Dear Miss Lonelyhearts: I’m a man, currently going through a divorce and having a hard time dealing with it. I’ve tried finding various supports, but the things I find seem to be geared toward women going through divorce, not men, and I have found they don’t really apply to me.
Do you, or your readers, know of any divorce support groups in Winnipeg or have any recommendations? Thank you very much. P.S. Church affiliations are all right by me.
— Devastated by Divorce, Winnipeg
Dear Devastated by Divorce: Many churches and agencies offer help for people going through separation and divorce, as do some non-religious organizations. Here’s the lowdown on the two best-known in Winnipeg, geared for both men and women:
— Beginning Experience is an international peer-ministry support group for people separated, divorced or widowed, originally developed by family counsellors in the Catholic church but open to all. The Winnipeg chapter is offering a weekend retreat Oct. 13-15. Their regular fall program happens Wednesdays, starting this month.
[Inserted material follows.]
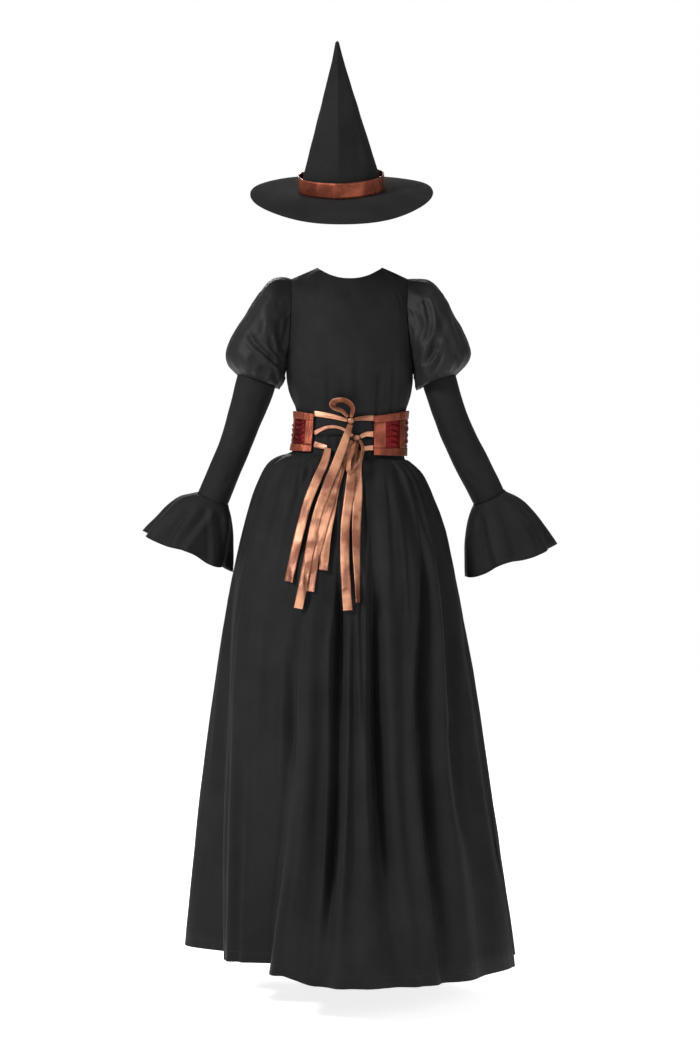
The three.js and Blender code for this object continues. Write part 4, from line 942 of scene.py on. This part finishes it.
# A row's centre is on its piece's axis, where that isn't the costume's own
HEMS = [
    {"node": "skirt_back", "heading": (0, 0, -1), "inset": 22},
    {"node": "skirt_front", "heading": (0, 0, -1), "inset": 22},
    {"node": "cuff_left", "centre": (0.3, -0.014, -0.52), "heading": (0.058, -0.008, -0.16), "inset": 8},
    {"node": "cuff_right", "centre": (-0.3, -0.014, -0.52), "heading": (-0.058, -0.008, -0.16), "inset": 8},
    {"node": "belt_binding_top", "heading": (0, 0, 1), "inset": 2.2},
    {"node": "belt_binding_top", "heading": (0, 0, -1), "inset": 2.2},
    {"node": "belt_binding_bottom", "heading": (0, 0, 1), "inset": 2.2},
    {"node": "belt_binding_bottom", "heading": (0, 0, -1), "inset": 2.2},
    {"node": "hat_band", "centre": HAT_PLACE, "heading": HAT_TURN[:, 2], "inset": 2.5},
    {"node": "hat_band", "centre": HAT_PLACE, "heading": -HAT_TURN[:, 2], "inset": 2.5},
]
BRIM_ROWS = [{"facing": 1, "inset": 5}, {"facing": -1, "inset": 5}]
BAR_EDGE = math.radians(1.3)  # from a bar's edge to its stitches


def hem_rays(points, centre, heading, inset):
    """Rays from outside towards the piece's axis, just above the edge that heading points to."""
    along = Vector(heading).normalized()
    right = along.orthogonal().normalized()
    behind = along.cross(right)
    reach = points - np.array(centre)
    angle = np.arctan2(reach @ np.array(behind), reach @ np.array(right))
    edge = edge_round(angle, reach @ np.array(along))
    flat = reach - np.outer(reach @ np.array(along), np.array(along))
    far = float(np.linalg.norm(flat, axis=1).max()) + 0.02
    rays = []
    for turned in np.linspace(-math.pi, math.pi, int(2 * math.pi * far / RAY_GAP)):
        out = right * math.cos(turned) + behind * math.sin(turned)
        start = Vector(centre) + along * (float(edge(turned)) - inset * MM) + out * far
        rays.append((start, -out, far))
    return rays


def brim_rays(points, facing, inset):
    """Upright rays onto the brim, just inside its edge, from above or from below."""
    reach = points[:, :2] - HAT_PLACE[:2]
    edge = edge_round(np.arctan2(reach[:, 1], reach[:, 0]), np.hypot(reach[:, 0], reach[:, 1]))
    far = 0.3
    rays = []
    for turned in np.linspace(-math.pi, math.pi, int(2 * math.pi * 0.2 / RAY_GAP)):
        radius = float(edge(turned)) - inset * MM
        reach = Vector((radius * math.cos(turned), radius * math.sin(turned), facing * far))
        rays.append((Vector(HAT_PLACE) + reach, Vector((0, 0, -facing)), 2 * far))
    return rays


def bar_rays(points, edge):
    """Level rays onto a bar of the cincher, up along one of its edges."""
    angle = np.arctan2(points[:, 0], points[:, 1])
    turned = angle.min() + BAR_EDGE if edge == "low" else angle.max() - BAR_EDGE
    out = Vector((math.sin(turned), math.cos(turned), 0))
    low, high = points[:, 2].min() + 2 * MM, points[:, 2].max() - 2 * MM
    levels = np.linspace(low, high, int((high - low) / RAY_GAP))
    return [(out * 0.3 + Vector((0, 0, level)), -out, 0.3) for level in levels]


def runs_on(piece, rays):
    """The unbroken stretches of points and normals where the rays meet the piece."""
    tree = surface_of(piece.data)
    runs = [[]]
    for start, heading, far in rays:
        place, normal, _, _ = tree.ray_cast(start, heading, far)
        if place is None or runs[-1] and (place - runs[-1][-1][0]).length > JUMP:
            runs.append([])
        if place is not None:
            runs[-1].append((place, normal if normal.dot(heading) < 0 else -normal))
    return [run for run in runs if len(run) > 4]


def add_stitches(piece, rays, name, material):
    """A row of stitches along the rays' points, each a small six-pointed thread."""
    verts, faces = [], []
    for run in runs_on(piece, rays):
        places = np.array([place for place, _ in run])
        normals = np.array([normal for _, normal in run])
        travelled = np.concatenate([[0], np.cumsum(np.linalg.norm(np.diff(places, axis=0), axis=1))])
        for start in np.arange(0, travelled[-1] - STITCH["length"], STITCH["length"] + STITCH["gap"]):
            span = (start, start + STITCH["length"], start + STITCH["length"] / 2)
            ends = [np.array([np.interp(s, travelled, places[:, k]) for k in range(3)]) for s in span]
            up = np.array([np.interp(span[2], travelled, normals[:, k]) for k in range(3)])
            up /= np.linalg.norm(up)
            across = np.cross(ends[1] - ends[0], up)
            across /= max(np.linalg.norm(across), 1e-9)
            wide = across * STITCH["half_width"]
            high = up * STITCH["height"]
            first = len(verts)
            verts += [ends[0], ends[1], ends[2] + wide, ends[2] - wide, ends[2] + high, ends[2] - high * 0.5]
            for a, b, c in STITCH_FACES:
                faces.append((first + a, first + b, first + c))
    data = bpy.data.meshes.new(name)
    data.from_pydata([tuple(v) for v in verts], [], faces)
    data.materials.append(MATERIALS[material])
    data.shade_smooth()
    row = bpy.data.objects.new(name, data)
    bpy.context.scene.collection.objects.link(row)
    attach(row, "root")
    return row


def add_all_stitches(pieces):
    """Every row of stitches, listed by the node it is sewn on."""
    rows = {node: [] for node in pieces}

    def sew(node, rays):
        copper = node.startswith("belt") or node == "hat_band"
        material = "copper_thread" if copper else "thread"
        name = "stitches_%s_%d" % (node, len(rows[node]) + 1)
        rows[node].append(add_stitches(pieces[node], rays, name, material))

    for hem in HEMS:
        points = points_of(pieces[hem["node"]].data)
        centre = hem.get("centre", (0, 0, 0))
        sew(hem["node"], hem_rays(points, centre, hem["heading"], hem["inset"]))
    for row in BRIM_ROWS:
        sew("hat_brim", brim_rays(points_of(pieces["hat_brim"].data), row["facing"], row["inset"]))
    for node in pieces:
        if node.startswith("belt_bar"):
            for edge in ("low", "high"):
                sew(node, bar_rays(points_of(pieces[node].data), edge))
    return rows


# Cuts, and how each piece is made. A row is for each piece whose name starts as it says.


# Which edges are cut: those whose steepness, 0 level and 1 upright, lies between low and high
HALVED = {"low": -1, "high": 0.5, "cuts": 1, "smooth": 1.0}
RUCHED = {"low": 0.7, "high": 2, "cuts": 9, "smooth": 0.0}

SHAPES = [
    {"start": "skirt", "level": 2, "material": "black_cloth", "shape": skirt_shape, "cut": HALVED},
    {"start": "bodice", "material": "black_cloth", "shape": bodice_shape},
    {"start": "puff", "material": "black_sateen", "shape": puff_shape, "slot": "black_cloth"},
    {"start": "sleeve", "material": "black_cloth", "shape": sleeve_shape},
    {"start": "cuff", "material": "black_cloth", "shape": cuff_shape},
    {"start": "hat_crown", "material": "black_felt", "shape": crown_shape},
    {"start": "hat_brim", "material": "black_felt", "shape": brim_shape},
    {"start": "hat_band", "material": "copper_trim", "shape": band_shape, "slot": "copper_satin"},
    {"start": "belt_panel", "level": 2, "material": "red_satin", "shape": panel_shape, "cut": RUCHED},
    {"start": "belt_b", "material": "copper_trim", "shape": trim_shape, "slot": "copper_satin"},
    {"start": "lace", "material": "copper_satin", "shape": lace_shape},
    {"start": "ribbon_end", "material": "copper_satin", "shape": ribbon_shape},
    {"start": "knot", "material": "copper_satin", "shape": knot_shape},
    {"start": "bow_loop", "material": "copper_satin", "shape": loop_shape},
]
MADE_FIRST = ["skirt_back", "skirt_front"]
SEAMS = [("skirt_front", "skirt_back"), ("bodice_front", "bodice_back")]


def make_piece(node):
    for row in SHAPES:
        if node.startswith(row["start"]):
            return made(node, **{name: value for name, value in row.items() if name != "start"})


add_camera()
add_studio()
add_floor()
others = [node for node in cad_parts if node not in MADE_FIRST]
pieces = {node: make_piece(node) for node in MADE_FIRST + others}
for piece, other in SEAMS:
    close_seam(pieces[piece], pieces[other])
rows = add_all_stitches(pieces)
For more info, call 204-275-3090 or go to beginningexperience.ca.
— Rebuilding When Your Relationship Ends is a non-religious support group with teachings and group discussion based on the well-known book of the same name by Bruce Fisher. It’s a 10-week course starting Oct. 11 and running for 10 Wednesdays from 7 to 10 p.m. It takes people from the grief of breakup through the stages of re-establishing self-worth and letting go of the past. It also deals with loneliness, family pain and other issues to help each person heal and make better choices. “People can wallow in grief for years but this really speeds up the process,” says group leader Ray Antymis, who took courses with Fisher in the United States. The cost is $315, which includes a textbook and workbook. For info and an interview, call 204-775-3484 or 204-981-8643.
Dear Miss Lonelyhearts: I’m so mad I want to punch somebody’s teeth in. That somebody is my so-called best friend up until now. He knew my gorgeous girlfriend and I were in trouble because of her cheating and staying out all night, but at first I didn’t know who she was with. I confided in him and he helped me puzzle over that. That jerk listened to my sad, tortured feelings and pretended he had no idea who she was out with, but he was actually the guy who she was seeing when she would disappear and say she was with a girlfriend. He used the information from me to know how to go after her, and when he could safely see her. He deserves his pretty-boy face punched to smithereens. I am not as good-looking but I would never cheat on anybody. I am trying to get her back now, but I don’t trust her. Please help me. I don’t want to go to jail over those two scuzzes.
— Hurting Bad, Downtown
Dear Hurting Bad: If your best buddy is a jerk, she’s twice as bad. They deserve each other. What kind of prize do you think he has won from you? Why would you want her back? Just to get even with him?
But, you must know the old saying about taking garbage out to the curb: you don’t bring it back in and open it up again. He may be a good-looking dude and she may be a match in that department, but they both know how ugly they can be on the inside and what they did to you. They are the lowest form of cheaters — devastating a best friend and love partner — and they will never be able to trust each other in their new relationship.